De Skieven Architek... aka Penfold + Horace
Location
Northumberland
Ah, the Olympic Spirit.... sponsored and protected by morons.
If the torch bearer was actually running like someone who was remotely athletic, they'd not be able to keep up. The world must be sniggering at this footage.... I am.
 

compo

Veteran
Location
Harlow
Looked to me as if the man was simply changing sides on the road. He had actually crossed behind the torch bearer when the police jumped him. I guess for the police it's a matter of dammed if you do and dammed if you don't.
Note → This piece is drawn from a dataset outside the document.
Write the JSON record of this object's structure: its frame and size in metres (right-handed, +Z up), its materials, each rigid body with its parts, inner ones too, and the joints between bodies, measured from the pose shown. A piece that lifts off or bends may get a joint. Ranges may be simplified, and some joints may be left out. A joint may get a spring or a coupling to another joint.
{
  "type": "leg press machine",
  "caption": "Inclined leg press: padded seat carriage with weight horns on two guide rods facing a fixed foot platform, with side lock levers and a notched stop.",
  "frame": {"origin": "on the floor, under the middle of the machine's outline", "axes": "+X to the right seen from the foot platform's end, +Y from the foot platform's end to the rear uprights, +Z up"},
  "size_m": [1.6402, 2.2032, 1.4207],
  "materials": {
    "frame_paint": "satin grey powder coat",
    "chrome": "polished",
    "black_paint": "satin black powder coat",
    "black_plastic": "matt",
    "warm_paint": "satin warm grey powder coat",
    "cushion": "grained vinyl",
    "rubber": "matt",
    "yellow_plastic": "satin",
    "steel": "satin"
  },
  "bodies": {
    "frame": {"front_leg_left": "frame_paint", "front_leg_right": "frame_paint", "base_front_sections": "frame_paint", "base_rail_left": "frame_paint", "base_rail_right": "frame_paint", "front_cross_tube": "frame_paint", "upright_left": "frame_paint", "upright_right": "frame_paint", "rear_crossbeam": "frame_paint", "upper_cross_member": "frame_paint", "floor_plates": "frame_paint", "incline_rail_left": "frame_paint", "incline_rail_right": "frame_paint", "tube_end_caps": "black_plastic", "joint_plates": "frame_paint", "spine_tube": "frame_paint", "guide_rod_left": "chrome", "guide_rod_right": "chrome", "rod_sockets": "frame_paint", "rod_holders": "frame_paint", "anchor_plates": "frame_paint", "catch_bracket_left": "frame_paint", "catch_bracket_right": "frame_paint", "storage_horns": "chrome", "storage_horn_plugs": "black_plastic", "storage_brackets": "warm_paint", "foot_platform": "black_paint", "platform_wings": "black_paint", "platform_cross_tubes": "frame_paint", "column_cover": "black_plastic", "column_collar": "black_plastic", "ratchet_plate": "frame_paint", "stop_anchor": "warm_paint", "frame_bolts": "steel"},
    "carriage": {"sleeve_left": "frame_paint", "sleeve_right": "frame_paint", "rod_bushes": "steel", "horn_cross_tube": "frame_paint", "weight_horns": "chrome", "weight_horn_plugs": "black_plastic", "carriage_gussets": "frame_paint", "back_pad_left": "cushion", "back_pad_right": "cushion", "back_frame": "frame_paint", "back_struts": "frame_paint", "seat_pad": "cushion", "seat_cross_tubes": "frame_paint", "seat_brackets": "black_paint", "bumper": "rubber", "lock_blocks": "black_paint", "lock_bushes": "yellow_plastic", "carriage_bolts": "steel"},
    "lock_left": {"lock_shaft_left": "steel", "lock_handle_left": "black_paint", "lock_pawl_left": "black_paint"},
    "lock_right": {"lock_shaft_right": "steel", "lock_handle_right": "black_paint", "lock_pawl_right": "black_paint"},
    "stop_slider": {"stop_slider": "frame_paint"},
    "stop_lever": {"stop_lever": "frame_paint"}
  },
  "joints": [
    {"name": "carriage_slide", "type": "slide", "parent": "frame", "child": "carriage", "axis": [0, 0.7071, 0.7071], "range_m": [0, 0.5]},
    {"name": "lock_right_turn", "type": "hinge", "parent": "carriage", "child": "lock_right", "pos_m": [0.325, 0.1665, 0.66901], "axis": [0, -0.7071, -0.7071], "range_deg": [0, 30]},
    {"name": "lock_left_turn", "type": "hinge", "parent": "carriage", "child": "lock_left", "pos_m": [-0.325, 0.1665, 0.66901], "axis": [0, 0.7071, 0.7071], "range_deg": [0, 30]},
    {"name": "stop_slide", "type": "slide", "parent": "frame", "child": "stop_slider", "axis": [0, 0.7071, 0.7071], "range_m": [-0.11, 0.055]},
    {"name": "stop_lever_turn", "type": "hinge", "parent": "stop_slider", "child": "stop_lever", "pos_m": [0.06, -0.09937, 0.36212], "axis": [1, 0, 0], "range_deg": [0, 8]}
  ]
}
He may have been a nutter out to disrupt the proceedings and I wouldn't want to have to make that split second decision.
 

Glover Fan

Well-Known Member
Surely to avoid this, they could just put up metal railings all along the route? Surely you only have to watch the mountain stages of the Tour de France to see that you cannot trust the general public not to get over excited.
 

Arch

Married to Night Train
Location
Salford, UK
Ah, the Olympic Spirit.... sponsored and protected by morons.
If the torch bearer was actually running like someone who was remotely athletic, they'd not be able to keep up. The world must be sniggering at this footage.... I am.

We just did a swift calculation and worked out that at top marathon runner pace, (allowing for a change of runner each 26 miles), it could get from Land's End to London in about 36 hours....
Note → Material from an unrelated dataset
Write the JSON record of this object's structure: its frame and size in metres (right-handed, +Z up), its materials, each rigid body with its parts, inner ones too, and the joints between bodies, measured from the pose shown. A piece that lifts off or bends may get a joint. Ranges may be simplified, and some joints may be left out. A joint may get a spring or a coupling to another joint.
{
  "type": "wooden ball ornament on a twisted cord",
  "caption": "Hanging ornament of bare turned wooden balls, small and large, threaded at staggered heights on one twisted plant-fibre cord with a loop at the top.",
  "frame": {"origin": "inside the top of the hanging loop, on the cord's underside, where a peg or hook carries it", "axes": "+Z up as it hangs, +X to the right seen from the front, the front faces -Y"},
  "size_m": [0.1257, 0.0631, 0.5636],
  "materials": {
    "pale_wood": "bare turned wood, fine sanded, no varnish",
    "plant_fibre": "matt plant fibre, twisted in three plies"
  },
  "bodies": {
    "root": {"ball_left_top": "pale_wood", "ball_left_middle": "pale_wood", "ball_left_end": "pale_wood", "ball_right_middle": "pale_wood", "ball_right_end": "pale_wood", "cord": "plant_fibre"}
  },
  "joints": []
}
Of course, if they just landed it at Dover, they could have there in less than a day...
 

Night Train

Maker of Things
We just did a swift calculation and worked out that at top marathon runner pace, (allowing for a change of runner each 26 miles), it could get from Land's End to London in about 36 hours....

Of course, if they just landed it at Dover, they could have there in less than a day...
Why not just land it at London City airport?
 

Arch

Married to Night Train
Location
Salford, UK
Why not just land it at London City airport?

Well, if you're going to be all sensible about it....

It's coming to York, can't remember which days of the week it is - not sure I'd go out of my way to see it, but I might happen upon it during work (although That would be bound to be a nuisance, with closed roads etc. In fact, I better check....)
 

Arch

Married to Night Train
Location
Salford, UK
Oh, flap. It's doing central York on a Wednesday.

We do central York on a Wednesday...

Hopefully, it'll be over and done with by the time we get there, as it apprarently kicks off from the Minster at 07.44, and we start work at 08.00, and it takes about 15 mins to get into town...

07.44? Why such a needlessly precise time?
 

Archie_tect

De Skieven Architek... aka Penfold + Horace
Location
Northumberland
Well French is the first language of the London Olympics!

All announcements will be in French first and then English
All billboards and official documentation is also in French first and then English
Just be grateful it doesn't have to have Welsh, Gaelic, Scots and Geordie translations below too.